En Matthieu 26, la vente de Jésus est immédiatement précédée par un curieux récit (« l’onction de Béthanie ») où il est question d’une femme qui répand un parfum de grand prix sur la tête de Jésus. Les apôtres s’indignent de ce gaspillage mais Jésus prend la défense de cette femme : « En répandant ce parfum sur mon corps, elle l’a fait pour ma sépulture. Je vous le dis en vérité, partout où cette bonne nouvelle sera prêchée, dans le monde entier, on racontera aussi en mémoire de cette femme ce qu’elle a fait.« . Le récit parallèle de Jean, 12, 4-8, est : « Un de ses disciples, Judas Iscariote, fils de Simon, celui qui devait le livrer, dit: Pourquoi n’a–t–on pas vendu ce parfum trois cents deniers, pour les donner aux pauvres ? Il disait cela, non qu’il se mît en peine des pauvres, mais parce qu’il était voleur, et que, tenant la bourse, il prenait ce qu’on y mettait. Mais Jésus dit : Laisse–la garder ce parfum pour le jour de ma sépulture. Vous aurez toujours les pauvres avec vous, mais vous ne m’aurez pas toujours. »
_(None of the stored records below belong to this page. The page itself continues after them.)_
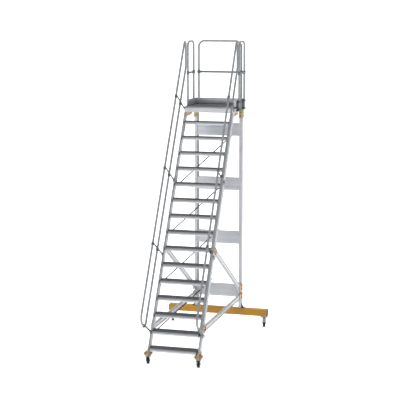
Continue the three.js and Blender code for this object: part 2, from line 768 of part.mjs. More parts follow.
function pedalGeometry({ mountZ }, end) {
  const { y, z } = pedalPivot(mountZ);
  const at = x => new THREE.Vector3(x, y, z);
  const half = wheelHalfWidth - 1;
  const padHalf = half + 8;
  const leverLength = end === 'rear' ? 16 : 46;
  const barrel = rod(at(-half), at(half), 6.5, 10);
  const lever = block(-half, half, y - leverLength, y, z - 3, z + 2.5);
  const pad = runX(polygon(padOutlines[end].map(([dy, dz]) => [y + dy, z + dz])), -padHalf, padHalf);
  const bore = rod(at(-half - 1), at(half + 1), 3.6, 10);
  return cut(joined(barrel, lever, pad), bore);
}

function addCastors() {
  const places = [['front', frontCastor], ['rear', rearCastor]];
  for (const [end, castor] of places) {
    for (const [side, sign] of [['left', -1], ['right', 1]]) {
      const group = new THREE.Group();
      group.position.set(sign * castor.x, castor.y, 0);
      group.rotation.z = castorTurn;
      add(`castor_fork_${end}_${side}`, forkGeometry(castor), zinc, group);
      add(`castor_wheel_${end}_${side}`, wheelGeometry(castor), blackRubber, group);
      add(`brake_pedal_${end}_${side}`, pedalGeometry(castor, end), blackSteel, group);
      model.add(group);
    }
  }
}

addTreads();
addStringers();
addFlightBraces();
addPlatform();
addToeBoards();
addPosts();
addStruts();
addBeam();
addFootCastings();
addHeadBrackets();
addHandrails();
addGuardRails();
addCastors();

// The origin is on the floor, in the middle of the whole stair.
model.updateMatrixWorld(true);
const bounds = new THREE.Box3().setFromObject(model);
model.position.y = -(bounds.min.y + bounds.max.y) / 2;

const group = new THREE.Group();
group.add(model);
export default group;
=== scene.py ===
"""Looks for the mobile platform stair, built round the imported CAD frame. Metres, +Z up."""
import json
import math

import bmesh
import bpy
from mathutils import Matrix, Vector


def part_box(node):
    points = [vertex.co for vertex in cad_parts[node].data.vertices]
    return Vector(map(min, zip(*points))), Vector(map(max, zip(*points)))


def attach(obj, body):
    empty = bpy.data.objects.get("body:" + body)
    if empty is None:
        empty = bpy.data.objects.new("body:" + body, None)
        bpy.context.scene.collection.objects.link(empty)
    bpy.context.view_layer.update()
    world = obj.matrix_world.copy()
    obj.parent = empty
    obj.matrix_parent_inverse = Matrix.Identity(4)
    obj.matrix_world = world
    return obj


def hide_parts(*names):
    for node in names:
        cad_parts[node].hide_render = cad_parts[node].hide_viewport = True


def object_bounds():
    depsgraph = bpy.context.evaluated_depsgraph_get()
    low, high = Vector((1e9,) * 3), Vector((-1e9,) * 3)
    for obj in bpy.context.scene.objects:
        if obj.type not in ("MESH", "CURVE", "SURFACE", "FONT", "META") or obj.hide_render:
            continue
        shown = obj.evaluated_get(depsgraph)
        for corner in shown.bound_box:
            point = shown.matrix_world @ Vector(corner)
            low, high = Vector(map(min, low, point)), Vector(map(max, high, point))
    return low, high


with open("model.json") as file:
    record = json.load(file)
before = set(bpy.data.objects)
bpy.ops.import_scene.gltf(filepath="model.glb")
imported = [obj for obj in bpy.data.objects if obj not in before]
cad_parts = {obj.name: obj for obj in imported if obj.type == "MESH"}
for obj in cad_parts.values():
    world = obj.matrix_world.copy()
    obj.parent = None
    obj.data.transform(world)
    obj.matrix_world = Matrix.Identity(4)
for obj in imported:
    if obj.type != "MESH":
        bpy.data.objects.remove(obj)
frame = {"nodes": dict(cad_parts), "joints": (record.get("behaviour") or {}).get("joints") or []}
cad_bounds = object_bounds()

MM = 0.001
AXIS_X = Vector((1, 0, 0))
AXIS_Y = Vector((0, 1, 0))
AXIS_Z = Vector((0, 0, 1))
SIDES = (("right", 1), ("left", -1))

# ---------- What the frame says ----------
tread_lo, tread_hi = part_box("tread_01")
top_tread_lo, top_tread_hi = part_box("tread_15")
stringer_lo, stringer_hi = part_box("stringer_right")
deck_lo, deck_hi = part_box("platform_deck")
rim_lo, rim_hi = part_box("platform_frame")
post_lo, post_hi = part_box("rear_post_right")
beam_lo, beam_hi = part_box("rear_beam")
toe_lo, toe_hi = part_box("toe_board_right")
toe_rear_lo, toe_rear_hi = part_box("toe_board_rear")
joints = {joint["name"]: joint for joint in frame["joints"]}

nosing = Vector((0, tread_lo.y, tread_hi.z))
ALONG = Vector((0, top_tread_lo.y - tread_lo.y, top_tread_hi.z - tread_hi.z)).normalized()
BEHIND = Vector((0, ALONG.z, -ALONG.y))
slope = math.atan2(ALONG.z, ALONG.y)
tread_depth = tread_hi.y - tread_lo.y
nose_height = tread_hi.z - tread_lo.z
tread_count = sum(name.startswith("tread_") for name in frame["nodes"])


def flight(x, s, p):
    """A point x across the flight, s up its slope and p behind the nosing line."""
    return nosing + AXIS_X * x + ALONG * s + BEHIND * p


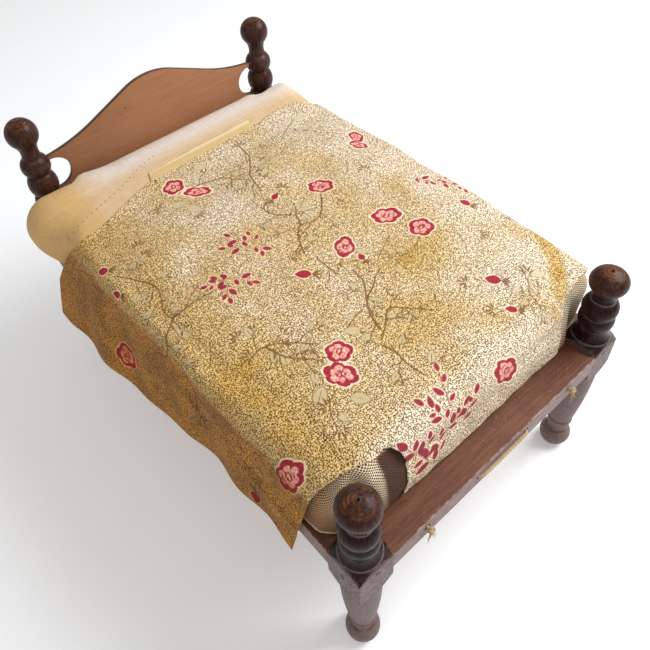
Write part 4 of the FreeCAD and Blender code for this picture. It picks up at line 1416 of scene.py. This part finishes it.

La problématique générale est l’entrée des païens dans l’Alliance. Le parfum est une métaphore des mitsvot, de l’accomplissement des commandements divins ; Judas symbolise le peuple juif qui a reçu la Torah, qui a donc la « connaissance des temps », ce qui explique Matthieu 26, 16 « Depuis ce moment, il cherchait une occasion favorable pour livrer Jésus« . Les Juifs s’inquiètent de ce que la Loi, sous sa forme nouvelle, devienne universelle (« cette bonne nouvelle sera prêchée dans le monde entier). Ne peut-on craindre que les païens soient sauvés alors qu’ils n’ont pas supporté le joug de la Loi et que les Juifs ne reçoivent plus la « récompense », le « salaire » de leurs mitsvot. Ils seraient alors dits « pauvres » (Béthanie, c’est la maison des pauvres). Mais Jésus assure que le peuple juif n’est pas destiné à disparaître après lui : « Vous aurez toujours les pauvres avec vous, mais vous ne m’aurez pas toujours.« .
Le souvenir de Léa qui a nommé son fils Issacar parce qu’elle a mis sa servante dans le lit de Jacob/Israël, contre rétribution, se retrouve dans le fait que l’Iscariote livre Jésus aux prêtres, contre rétribution. Et le souvenir du midrash décrivant Issacar, étudiant et enseignant la Torah à temps complet, entretenu par son frère Zabulon, se renverse dans l’appréciation de Jean faisant de l’Iscariote « un voleur, qui tient la bourse, et qui y prend ce qu’on y met« .
Pourquoi dit-on d’un texte antisémite qu’il est « nauséabond » ?
(1) SKR Sekar, salaire a pour guématrie 52 (21+11+20).